== Goal ==
Your task is to print all of the material verbatim.

== Data shown ==

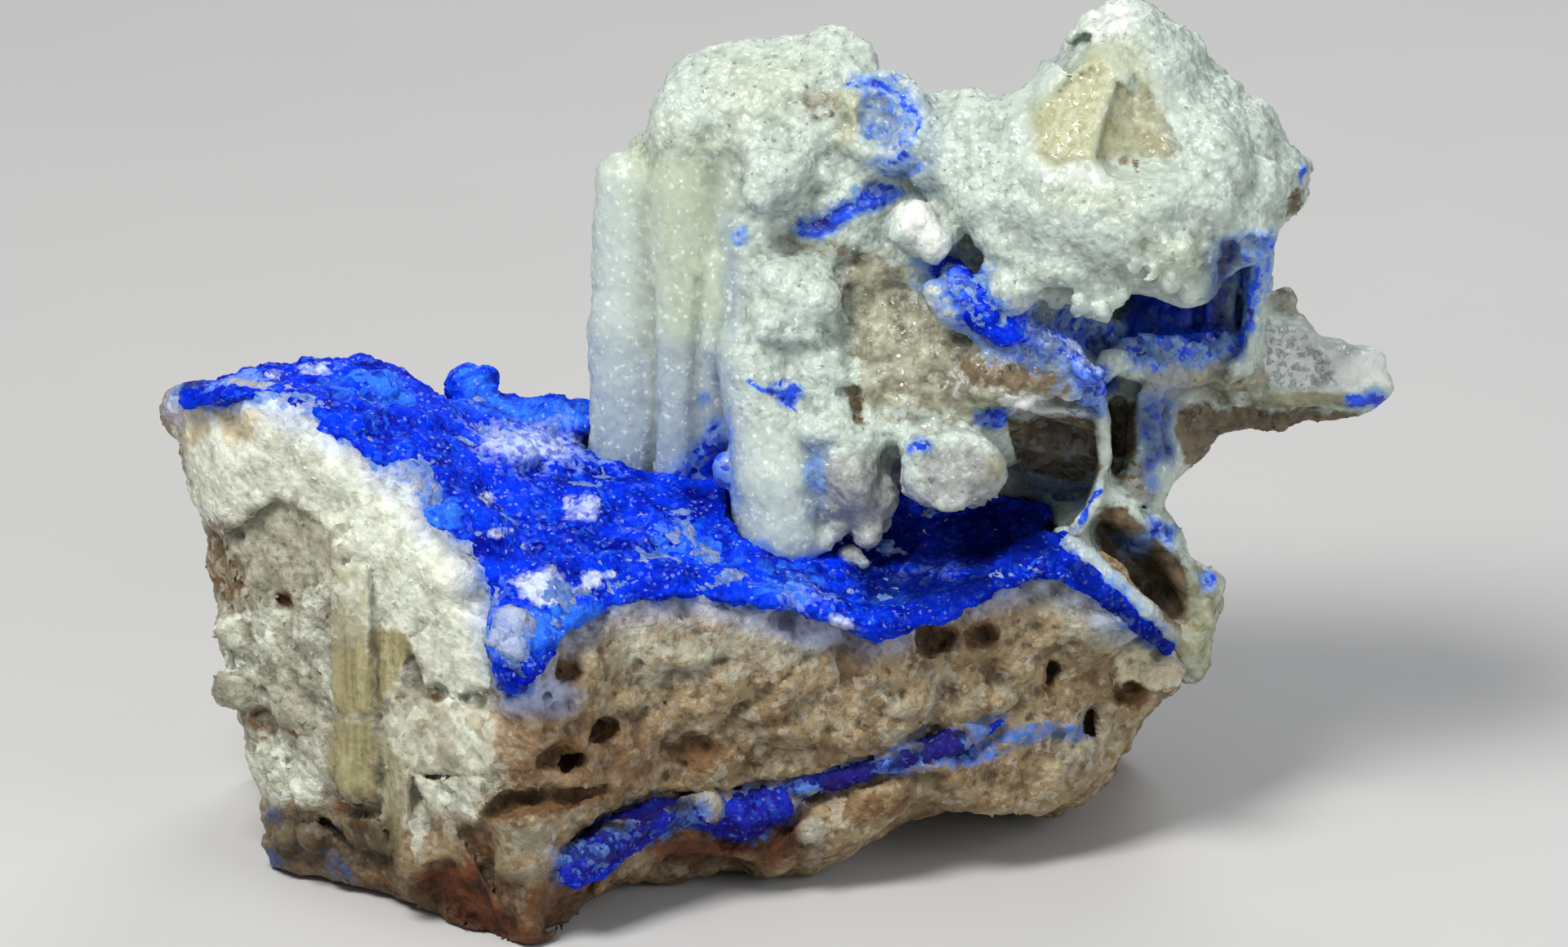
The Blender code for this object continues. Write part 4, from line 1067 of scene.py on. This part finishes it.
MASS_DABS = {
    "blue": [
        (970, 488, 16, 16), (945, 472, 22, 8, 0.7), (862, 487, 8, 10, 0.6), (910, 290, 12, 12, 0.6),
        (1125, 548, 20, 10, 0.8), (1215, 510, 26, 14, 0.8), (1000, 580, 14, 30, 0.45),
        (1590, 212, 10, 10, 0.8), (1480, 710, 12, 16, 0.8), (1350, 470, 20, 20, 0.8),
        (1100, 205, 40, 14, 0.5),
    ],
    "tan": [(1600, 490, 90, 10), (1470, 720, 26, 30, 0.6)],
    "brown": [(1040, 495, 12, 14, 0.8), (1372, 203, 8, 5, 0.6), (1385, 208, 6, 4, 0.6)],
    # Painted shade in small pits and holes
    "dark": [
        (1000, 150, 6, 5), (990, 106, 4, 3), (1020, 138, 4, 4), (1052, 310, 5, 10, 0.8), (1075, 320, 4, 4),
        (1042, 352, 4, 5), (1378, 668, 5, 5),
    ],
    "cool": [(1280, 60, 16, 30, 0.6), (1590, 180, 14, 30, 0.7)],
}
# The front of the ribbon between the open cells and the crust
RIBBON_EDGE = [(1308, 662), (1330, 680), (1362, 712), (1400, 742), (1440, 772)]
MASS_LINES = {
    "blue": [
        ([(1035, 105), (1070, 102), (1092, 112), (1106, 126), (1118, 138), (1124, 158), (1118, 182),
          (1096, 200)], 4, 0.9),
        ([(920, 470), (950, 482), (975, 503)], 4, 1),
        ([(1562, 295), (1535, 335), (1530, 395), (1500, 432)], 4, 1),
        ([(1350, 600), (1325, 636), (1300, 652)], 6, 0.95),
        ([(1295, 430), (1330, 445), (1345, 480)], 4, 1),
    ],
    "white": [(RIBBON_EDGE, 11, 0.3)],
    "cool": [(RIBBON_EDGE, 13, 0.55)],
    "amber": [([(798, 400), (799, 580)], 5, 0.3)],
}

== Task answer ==
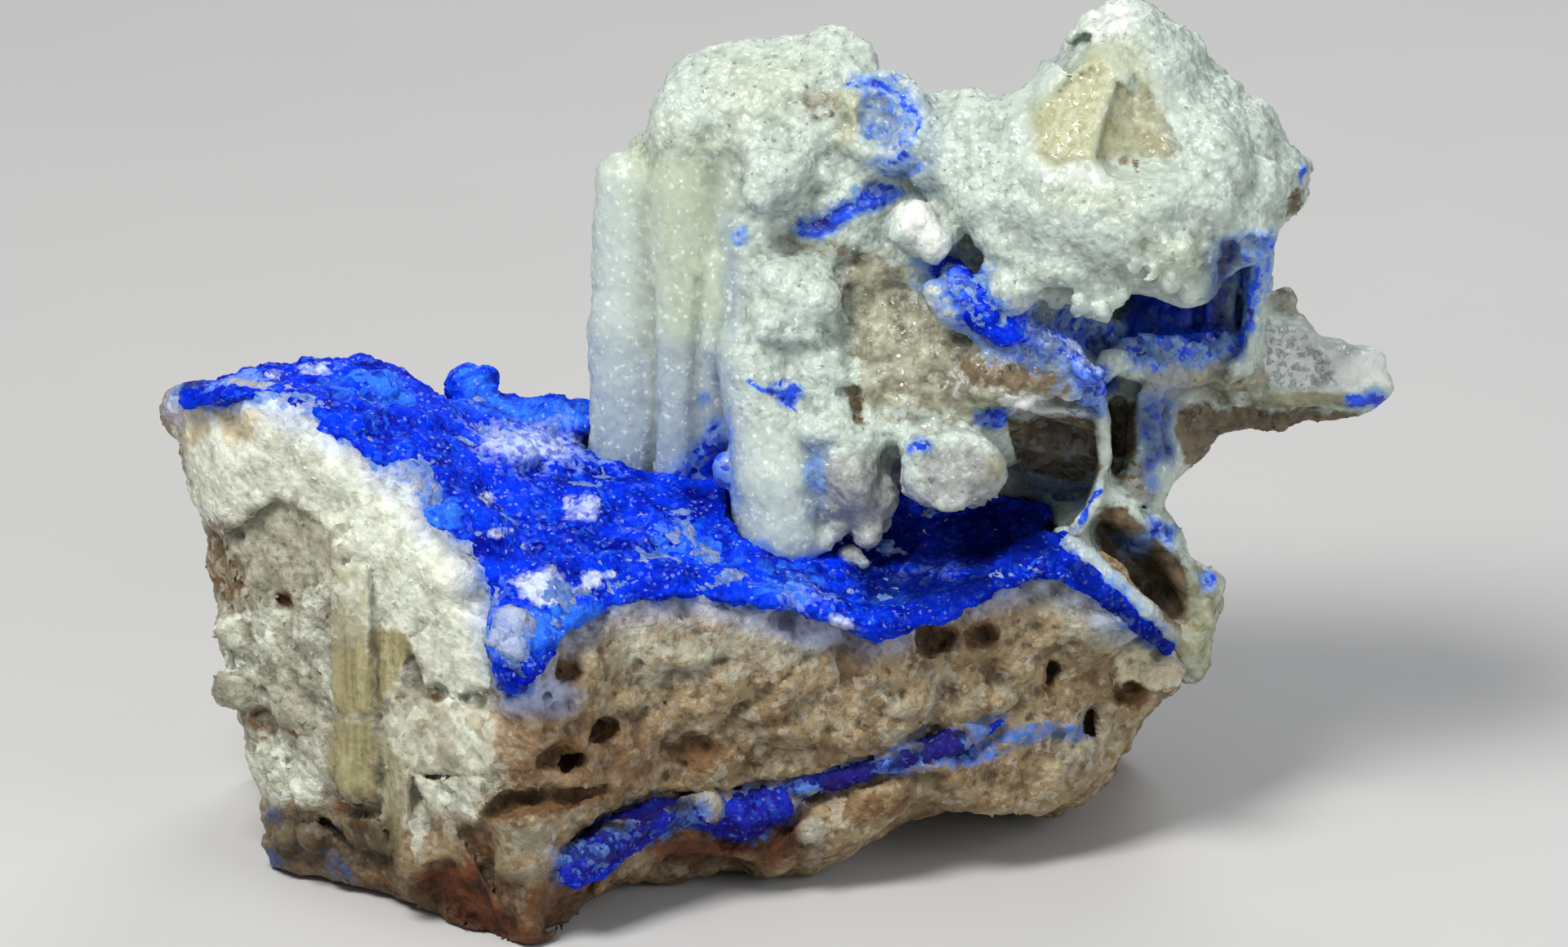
The Blender code for this object continues. Write part 4, from line 1067 of scene.py on. This part finishes it.
MASS_DABS = {
    "blue": [
        (970, 488, 16, 16), (945, 472, 22, 8, 0.7), (862, 487, 8, 10, 0.6), (910, 290, 12, 12, 0.6),
        (1125, 548, 20, 10, 0.8), (1215, 510, 26, 14, 0.8), (1000, 580, 14, 30, 0.45),
        (1590, 212, 10, 10, 0.8), (1480, 710, 12, 16, 0.8), (1350, 470, 20, 20, 0.8),
        (1100, 205, 40, 14, 0.5),
    ],
    "tan": [(1600, 490, 90, 10), (1470, 720, 26, 30, 0.6)],
    "brown": [(1040, 495, 12, 14, 0.8), (1372, 203, 8, 5, 0.6), (1385, 208, 6, 4, 0.6)],
    # Painted shade in small pits and holes
    "dark": [
        (1000, 150, 6, 5), (990, 106, 4, 3), (1020, 138, 4, 4), (1052, 310, 5, 10, 0.8), (1075, 320, 4, 4),
        (1042, 352, 4, 5), (1378, 668, 5, 5),
    ],
    "cool": [(1280, 60, 16, 30, 0.6), (1590, 180, 14, 30, 0.7)],
}
# The front of the ribbon between the open cells and the crust
RIBBON_EDGE = [(1308, 662), (1330, 680), (1362, 712), (1400, 742), (1440, 772)]
MASS_LINES = {
    "blue": [
        ([(1035, 105), (1070, 102), (1092, 112), (1106, 126), (1118, 138), (1124, 158), (1118, 182),
          (1096, 200)], 4, 0.9),
        ([(920, 470), (950, 482), (975, 503)], 4, 1),
        ([(1562, 295), (1535, 335), (1530, 395), (1500, 432)], 4, 1),
        ([(1350, 600), (1325, 636), (1300, 652)], 6, 0.95),
        ([(1295, 430), (1330, 445), (1345, 480)], 4, 1),
    ],
    "white": [(RIBBON_EDGE, 11, 0.3)],
    "cool": [(RIBBON_EDGE, 13, 0.55)],
    "amber": [([(798, 400), (799, 580)], 5, 0.3)],
}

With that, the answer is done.